Professor Jörg Stetefeld is neither a virologist nor an immunologist. From his earliest days as an X-ray crystallographer, his entire career has focused on resolving the structure of proteins. But when the COVID-19 pandemic swept across the globe, Stetefeld and his team at the University of Manitoba knew they wanted to do something to make a difference.
Fortunately, Stetefeld had something most scientists don’t: a tried-and-true path for rapid, high-quality drug screening at no cost. As a previous winner of Atomwise’s Artificial Intelligence Molecular Screen (AIMS) Award, Stetefeld knew just where to begin his effort to help fight the pandemic. Today, his team is preparing to run functional assays on dozens of compounds that have shown promise through in silico screening for blocking the SARS-CoV-2 virus from interacting with human cells. If it works, this would be a game-changing advance in the fight against this deadly pathogen.
Through the AIMS Award program, scientists in academia and non-profit research institutes get free access to customized virtual screening of millions of small molecules through AtomNet® technology and a plate of as many as 72 small molecule compounds for follow-up functional testing. They also get the benefit of the Atomwise team’s expertise in medicinal chemistry and computational biology to help them make the most of their project.
In his Manitoba lab, Stetefeld and his team have deep expertise in protein biochemistry and structure, using tools like X-ray crystallography, scattering techniques, and cryo-electron microscopy to resolve protein structures down to the atomic level. “Our philosophy is that if you understand how something looks in three dimensions — with an extremely sharp picture of it — then we can get a feeling of how it works,” Stetefeld says. “If you have this in mind, then you can develop drug targets.”
The lab’s focus is primarily on cancer, working with the dependence receptors expressed on many cancer cells that bind to a ligand called netrin. “If you are able to interfere with the interaction of netrin and dependence receptors, then these cells undergo apoptosis,” Stetefeld says. His team generated complex crystal structures to see exactly how and where netrin binds to those receptors, and then in 2018 used that information to apply for an AIMS Award in the hopes of finding compounds to block the interaction.
When his first project for netrin was selected, Atomwise deployed its AI tool to screen millions of compounds against the structure resolved by Stetefeld and his lab. “It was impressive how fast and how powerful they are,” he says, noting that the company’s AI-powered approach is unique and accelerates the discovery process by orders of magnitude. “They even gave us up to 100 compounds to test.

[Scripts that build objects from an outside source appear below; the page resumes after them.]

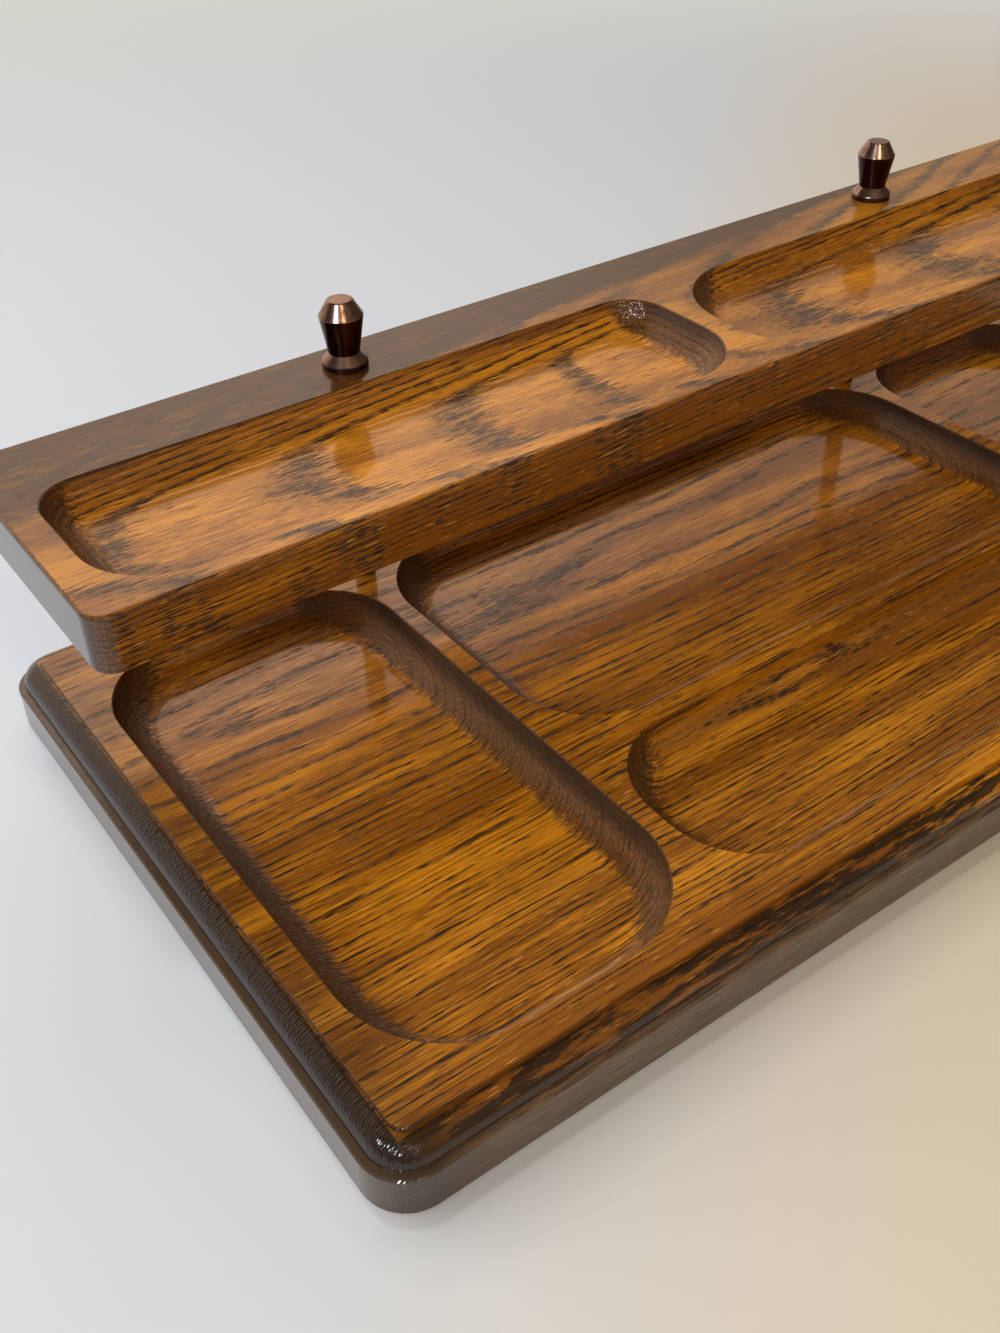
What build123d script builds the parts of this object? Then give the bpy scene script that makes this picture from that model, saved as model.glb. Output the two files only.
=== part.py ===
from build123d import *
import math
import os

# Two-tier valet tray of solid oak: a wide base board and a narrow shelf board, both with routed
# recesses, held apart by two slim metal posts. All sizes are in millimetres.
# The frame's origin is under the middle of the base: +X to the right, +Y to the back, +Z up.

# Both boards are cut to one length
board_length = 520.0

# Base board
base_depth = 253.0
base_thickness = 23.0
base_plan_corner = 14.0
base_bottom_arris = 0.8

# Edge moulding of the base, from the outside in: a flat ledge, a quarter round and a low step
ledge_width = 2.2
ovolo_radius = 6.9
step_height = 1.6
moulding_arris = 0.5
top_arris = 0.4

# Shelf board
shelf_depth = 105.0
shelf_thickness = 19.0
shelf_plan_corner = 7.0
shelf_arris = 1.2
shelf_inset_back = 16.0
tier_gap = 65.0

# Routed recesses. One round-nosed cutter makes every wall, at two depths.
cove_radius = 12.7
base_recess_depth = 12.0
shelf_recess_depth = 9.5
rim_arris = 0.4
cutter_overrun = 1.0

# Lands between the recesses of the base and its edges
end_land = 18.4
end_tray_width = 105.6
divider_width = 7.4
end_tray_front_land = 17.3
end_tray_back_land = 29.5
pen_tray_front_land = 19.1
pen_tray_depth = 68.7
cross_divider_width = 8.0
middle_tray_back_land = 28.3

# Rim corners of the base recesses, as what the template adds to the cutter's own radius
end_tray_front_corner = cove_radius + 24.3
end_tray_back_corner = cove_radius + 18.3
middle_tray_corner = cove_radius + 21.3
pen_tray_corner = cove_radius + 17.3

# Recesses of the shelf
shelf_end_land = 10.6
shelf_front_land = 7.8
shelf_recess_width = 66.1
shelf_divider_width = 9.3
shelf_divider_offset = -9.5
shelf_outer_front_corner = cove_radius + 12.3
shelf_outer_back_corner = cove_radius + 2.3
shelf_left_inner_front_corner = cove_radius + 15.3
shelf_left_inner_back_corner = cove_radius + 2.3
shelf_right_inner_front_corner = cove_radius + 3.3
shelf_right_inner_back_corner = cove_radius + 23.3

# Posts and the threaded studs inside them
post_from_end = 130.0
post_from_shelf_back = 16.0
post_diameter = 7.9
stud_diameter = 4.8
stud_clearance = 0.25
thread_clearance = 0.05

# Finials, turned from bar
finial_diameter = 15.9
finial_height = 23.5
finial_rim_height = 2.3
finial_bevel_height = 2.8
finial_waist_diameter = 10.8
finial_belt_diameter = 15.3
finial_cone_height = 5.4
finial_top_diameter = 8.8
finial_turned_arris = 0.3
finial_belt_arris = 0.6
finial_thread_depth = 18.0
finial_thread_engaged = 16.0

# Nut and washer in a counterbore under the base
nut_across_flats = 9.5
nut_height = 3.9
nut_sides = 6
nut_corner_chamfer_angle = 30.0
washer_diameter = 12.0
washer_thickness = 1.2
counterbore_clearance = 1.0
stud_past_nut = 1.0
stud_end_recess = 0.9

# Heights and places that follow from the sizes above
shelf_bottom = base_thickness + tier_gap
shelf_top = shelf_bottom + shelf_thickness
shelf_back = base_depth / 2 - shelf_inset_back
shelf_front = shelf_back - shelf_depth
post_x = board_length / 2 - post_from_end
post_y = shelf_back - post_from_shelf_back
stud_hole_radius = stud_diameter / 2 + stud_clearance
thread_radius = stud_diameter / 2 + thread_clearance
counterbore_depth = stud_end_recess + stud_past_nut + nut_height + washer_thickness
counterbore_radius = washer_diameter / 2 + counterbore_clearance
post_places = {"left": -post_x, "right": post_x}
standing = (Align.CENTER, Align.CENTER, Align.MIN)


def board(length, depth, thickness, plan_corner, bottom=0.0):
    """A flat board with rounded plan corners, standing on the given height."""
    return Pos(0, 0, bottom) * extrude(RectangleRounded(length, depth, plan_corner), thickness)


def edges_at(solid, height):
    """The edges of a solid that lie in the level plane at the given height."""
    return solid.edges().filter_by_position(Axis.Z, height, height)


def corner_at(section, point):
    """The corner of a flat section that lies nearest to the given point."""
    return section.vertices().sort_by_distance(point)[0]


def recess_cutter(left, right, front, back, corners, depth, board_top):
    """The shape that a round-nosed cutter removes: a flat floor with a coved wall up to the rim.

    The corners are the rim's radii: front left, front right, back right, back left."""
    rise = min(depth, cove_radius)
    reach = math.sqrt(cove_radius**2 - (cove_radius - rise) ** 2)
    overhang = cove_radius - reach
    points = [
        (left - overhang, front - overhang),
        (right + overhang, front - overhang),
        (right + overhang, back + overhang),
        (left - overhang, back + overhang),
    ]
    radii = [corner + overhang for corner in corners]
    outline = make_face(FilletPolyline(*points, radius=radii, close=True))
    height = max(depth, cove_radius) + cutter_overrun
    floor = board_top - depth
    block = Pos(0, 0, floor) * extrude(outline, height)
    return fillet(edges_at(block, floor), cove_radius)


def ease_rims(solid):
    """Breaks the sharp rim of each recess, which is an inner outline of the board's top face."""
    top_face = solid.faces().sort_by(Axis.Z)[-1]
    rims = [edge for outline in top_face.inner_wires() for edge in outline.edges()]
    return chamfer(rims, rim_arris)


def stud_holes(bottom, height):
    """Clearance holes for the two studs through one board."""
    hole = Cylinder(stud_hole_radius, height, align=standing)
    return [Pos(x, post_y, bottom) * hole for x in post_places.values()]


def base_recesses():
    """The four recess cutters of the base board."""
    half_length = board_length / 2
    half_depth = base_depth / 2
    end_outer = half_length - end_land
    end_inner = end_outer - end_tray_width
    middle_end = end_inner - divider_width
    end_front = -half_depth + end_tray_front_land
    end_back = half_depth - end_tray_back_land
    pen_front = -half_depth + pen_tray_front_land
    pen_back = pen_front + pen_tray_depth
    middle_front = pen_back + cross_divider_width
    middle_back = half_depth - middle_tray_back_land
    end_corners = [end_tray_front_corner] * 2 + [end_tray_back_corner] * 2
    pen_corners = [pen_tray_corner] * 4
    middle_corners = [middle_tray_corner] * 4
    trays = [
        (-end_outer, -end_inner, end_front, end_back, end_corners),
        (end_inner, end_outer, end_front, end_back, end_corners),
        (-middle_end, middle_end, pen_front, pen_back, pen_corners),
        (-middle_end, middle_end, middle_front, middle_back, middle_corners),
    ]
    return [recess_cutter(*tray, base_recess_depth, base_thickness) for tray in trays]


def moulding_tier(inset, height):
    """One tier of the base board's stepped edge: the base's outline drawn in all round."""
    return board(board_length - 2 * inset, base_depth - 2 * inset, height, base_plan_corner - inset)


def make_base_board():
    """Base board with its stepped quarter-round edge, four recesses and two counterbores."""
    ovolo_height = base_thickness - step_height
    ledge_height = ovolo_height - ovolo_radius
    ledge = moulding_tier(0, ledge_height)
    ledge = chamfer(edges_at(ledge, ledge_height), moulding_arris)
    ledge = chamfer(edges_at(ledge, 0), base_bottom_arris)
    ovolo = moulding_tier(ledge_width, ovolo_height)
    ovolo = fillet(edges_at(ovolo, ovolo_height), ovolo_radius)
    flat = moulding_tier(ledge_width + ovolo_radius, base_thickness)
    flat = chamfer(edges_at(flat, base_thickness), top_arris)
    solid = ledge + ovolo + flat
    for cutter in base_recesses():
        solid -= cutter
    solid = ease_rims(solid)
    counterbore = Cylinder(counterbore_radius, counterbore_depth, align=standing)
    for x in post_places.values():
        solid -= Pos(x, post_y, 0) * counterbore
    for hole in stud_holes(0, base_thickness):
        solid -= hole
    return solid


def shelf_recesses():
    """The two recess cutters of the shelf board, on either side of its divider."""
    outer = board_length / 2 - shelf_end_land
    divider_left = shelf_divider_offset - shelf_divider_width / 2
    divider_right = shelf_divider_offset + shelf_divider_width / 2
    front = shelf_front + shelf_front_land
    back = front + shelf_recess_width
    left_corners = [
        shelf_outer_front_corner,
        shelf_left_inner_front_corner,
        shelf_left_inner_back_corner,
        shelf_outer_back_corner,
    ]
    right_corners = [
        shelf_right_inner_front_corner,
        shelf_outer_front_corner,
        shelf_outer_back_corner,
        shelf_right_inner_back_corner,
    ]
    trays = [
        (-outer, divider_left, front, back, left_corners),
        (divider_right, outer, front, back, right_corners),
    ]
    return [recess_cutter(*tray, shelf_recess_depth, shelf_top) for tray in trays]


def make_shelf_board():
    """Shelf board with eased edges, two recesses and the studs' holes in its back land."""
    middle_y = (shelf_front + shelf_back) / 2
    blank = board(board_length, shelf_depth, shelf_thickness, shelf_plan_corner, shelf_bottom)
    solid = Pos(0, middle_y, 0) * blank
    solid = fillet(edges_at(solid, shelf_top), shelf_arris)
    solid = fillet(edges_at(solid, shelf_bottom), shelf_arris)
    for cutter in shelf_recesses():
        solid -= cutter
    solid = ease_rims(solid)
    for hole in stud_holes(shelf_bottom, shelf_thickness):
        solid -= hole
    return solid


def make_post(x):
    """Tube that keeps the boards apart, slipped over its stud."""
    tube = Cylinder(post_diameter / 2, tier_gap, align=standing)
    tube -= Cylinder(stud_hole_radius, tier_gap, align=standing)
    return Pos(x, post_y, base_thickness) * tube


def make_stud(x):
    """Threaded rod, drawn at its major diameter, from under the nut up into the finial."""
    top = shelf_top + finial_thread_engaged
    rod = Cylinder(stud_diameter / 2, top - stud_end_recess, align=standing)
    return Pos(x, post_y, stud_end_recess) * rod


def make_finial(x):
    """Turned finial: rim, bevelled foot, tapered body up to a belt, and a short cone."""
    foot = (finial_diameter / 2, 0)
    rim_top = (finial_diameter / 2, finial_rim_height)
    waist = (finial_waist_diameter / 2, finial_rim_height + finial_bevel_height)
    belt = (finial_belt_diameter / 2, finial_height - finial_cone_height)
    crown = (finial_top_diameter / 2, finial_height)
    profile = Polyline((0, 0), foot, rim_top, waist, belt, crown, (0, finial_height), close=True)
    section = make_face(profile)
    for corner in (foot, rim_top, crown):
        section = chamfer(corner_at(section, corner), finial_turned_arris)
    section = fillet(corner_at(section, belt), finial_belt_arris)
    solid = revolve(Plane.XZ * section, Axis.Z)
    solid -= Cylinder(thread_radius, finial_thread_depth, align=standing)
    return Pos(x, post_y, shelf_top) * solid


def make_washer(x):
    """Flat washer against the top of the counterbore."""
    ring = Cylinder(washer_diameter / 2, washer_thickness, align=standing)
    ring -= Cylinder(stud_hole_radius, washer_thickness, align=standing)
    return Pos(x, post_y, counterbore_depth - washer_thickness) * ring


def make_nut(x):
    """Hexagon nut below the washer, with its corners turned off at both ends."""
    flat_radius = nut_across_flats / 2
    corner_radius = flat_radius / math.cos(math.pi / nut_sides)
    corner_width = corner_radius - flat_radius
    corner_drop = corner_width * math.tan(math.radians(nut_corner_chamfer_angle))
    hexagon = extrude(RegularPolygon(corner_radius, nut_sides), nut_height)
    turned_blank = Cylinder(corner_radius, nut_height, align=standing)
    rims = turned_blank.edges().filter_by(GeomType.CIRCLE)
    turned_blank = chamfer(rims, corner_drop, corner_width)
    nut = hexagon & turned_blank
    nut -= Cylinder(thread_radius, nut_height, align=standing)
    return Pos(x, post_y, counterbore_depth - washer_thickness - nut_height) * nut


os.makedirs("parts", exist_ok=True)
export_step(make_base_board(), "parts/base_board.step")
export_step(make_shelf_board(), "parts/shelf_board.step")
for side, place in post_places.items():
    export_step(make_post(place), f"parts/post_{side}.step")
    export_step(make_stud(place), f"parts/stud_{side}.step")
    export_step(make_finial(place), f"parts/finial_{side}.step")
    export_step(make_washer(place), f"parts/washer_{side}.step")
    export_step(make_nut(place), f"parts/nut_{side}.step")
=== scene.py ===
import math

import bmesh
import bpy
from bpy.props import FloatProperty, FloatVectorProperty, PointerProperty
from bpy.types import Operator, Panel, PropertyGroup
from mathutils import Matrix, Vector


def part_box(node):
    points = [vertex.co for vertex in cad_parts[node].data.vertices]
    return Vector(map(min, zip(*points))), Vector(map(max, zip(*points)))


bl_info = {
    "name": "Two-tier valet tray",
    "version": (1, 0, 0),
    "blender": (4, 5, 0),
    "location": "3D View > Sidebar > Valet tray",
    "description": "Finishes the valet tray's boards, finials and hardware, and sets its stage",
    "category": "Object",
}

MM = 0.001
SIDES = ("left", "right")

# Sizes of the grain's patterns in millimetres: along the board, across it and in depth
TRUNK_BENDS = (150, 50, 50)
BAND_SWELLS = (24, 4, 4)
PORE_CLUSTERS = (14, 60, 60)
RUBBED_PATCHES = (18, 2.4, 2.4)
FIGURE = (120, 14, 14)
RIPPLES = (30, 3, 3)

# Other sizes in millimetres: a spell of fat or lean years, how far the dark wood's edge strays,
# a patch of brown on the bronze, the drawing streaks of the tubes, and a crystal of the zinc
GROWTH_SPELL = 5
DARK_RAGGED = 18.0
PATINA_PATCH = 3
DRAWING_STREAKS = (0.4, 0.4, 25)
ZINC_CRYSTAL = 1.5

# Parts of a year at which its porous band is full, starts to fade and is gone
BAND_FULL, BAND_FADES, BAND_GONE = 0.04, 0.2, 0.42

# Share of the pores that stand outside bands and clusters, and how much browner the front edge is
# painted, as painted shade on a face turned from the lamps
LONE_PORES = 0.05
FRONT_PAINTED_SHADE = 0.24

# Depth of one unit of relief, in metres
PORE_DEPTH = 0.05 * MM
TOOL_MARK_DEPTH = 0.01 * MM

# How the base board differs from the shelf board: no fat year, and no dark wood this side of 9 m
BASE_BOARD = {
    "ring_start": 0,
    "fat_year": 0.01 * MM,
    "uneven": 1.6,
    "heart_across": 57 * MM,
    "heart_height": -80 * MM,
    "run_out": math.radians(0.4),
    "waviness": 1.7 * MM,
    "pore_width": 0.55 * MM,
    "contrast": 0.78,
    "steadiness": 0.2,
    "raggedness": 0.5,
    "tone": 0.66,
    "dark_from": 9,
    "moulding_width": 9.1 * MM,
    "moulding_height": 15.2 * MM,
}

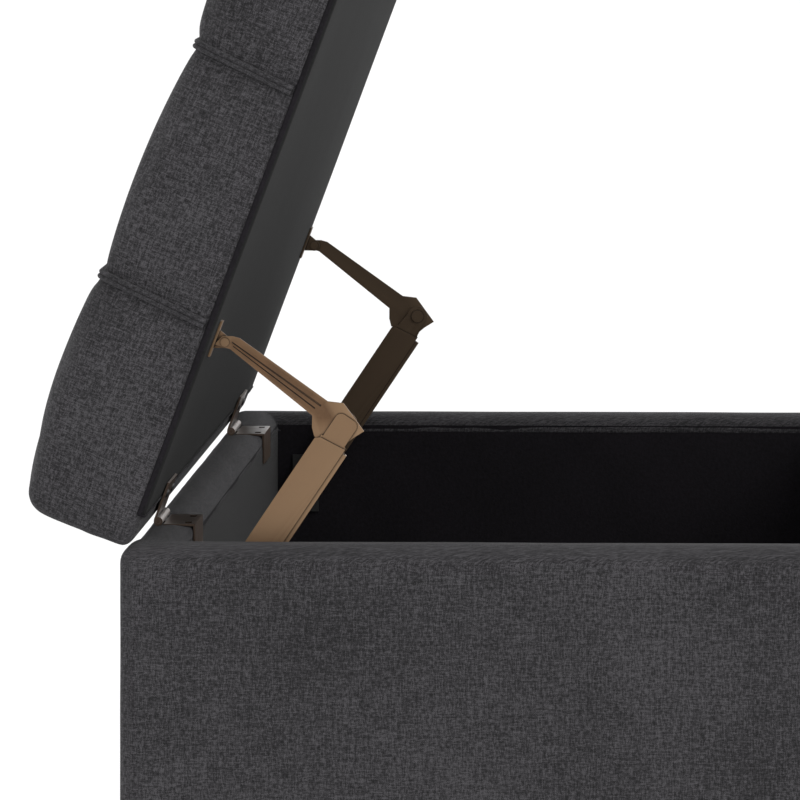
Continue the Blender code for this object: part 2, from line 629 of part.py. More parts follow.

As a university lab, we could never do this on our own.”
Using the compounds delivered by Atomwise, his team ran assays to see which ones successfully bound to netrin and blocked its interaction with the cancer cell receptors. When one of the compounds performed as desired, Stetefeld worked with Atomwise again and received 20 derivatives of the compound to see if potency and efficacy could be improved further. “We never paid a cent for any of this,” he says.
When SARS-CoV-2 emerged, Stetefeld turned to the AIMS Award once more. He may not be a virologist, but since viruses are essentially a bundle of proteins optimized to take over host cells, Stetefeld’s expertise turned out to be the perfect fit. “We tackled one of the key systems, the polymerase, which the virus needs to interfere with our cells,” he says. “It is known that if you inhibit this protein, the virus can’t affect us anymore.” A dive into the literature revealed that the polymerase nsp12 required a cofactor nsp8; and if that protein-protein interaction could be blocked, Stetefeld thought, the virus could be rendered harmless.
With the 3D structures of those proteins, Stetefeld applied to Atomwise and was selected for another AIMS Award. “What impressed us was the extremely fast turnover,” he says. His application was reviewed and accepted in days, and a research agreement was formed in just one week. Then the Atomwise team ran its massive AI-powered screen and ordered the best candidate compounds in just six days after the project started. Stetefeld’s lab is now testing those compounds and honing the assays that will be used for functional testing. In the drug discovery world, that time frame is “unheard of,” he says.
The AIMS Award program, started in 2017, is designed to support promising researchers with resources that will help advance their work. AIMS Awards target research focused on finding solutions for complex human health conditions. To date, Atomwise has funded 7 rounds of AIMS Awards, completing over 100 collaborative projects and accepting over 800 projects into the program.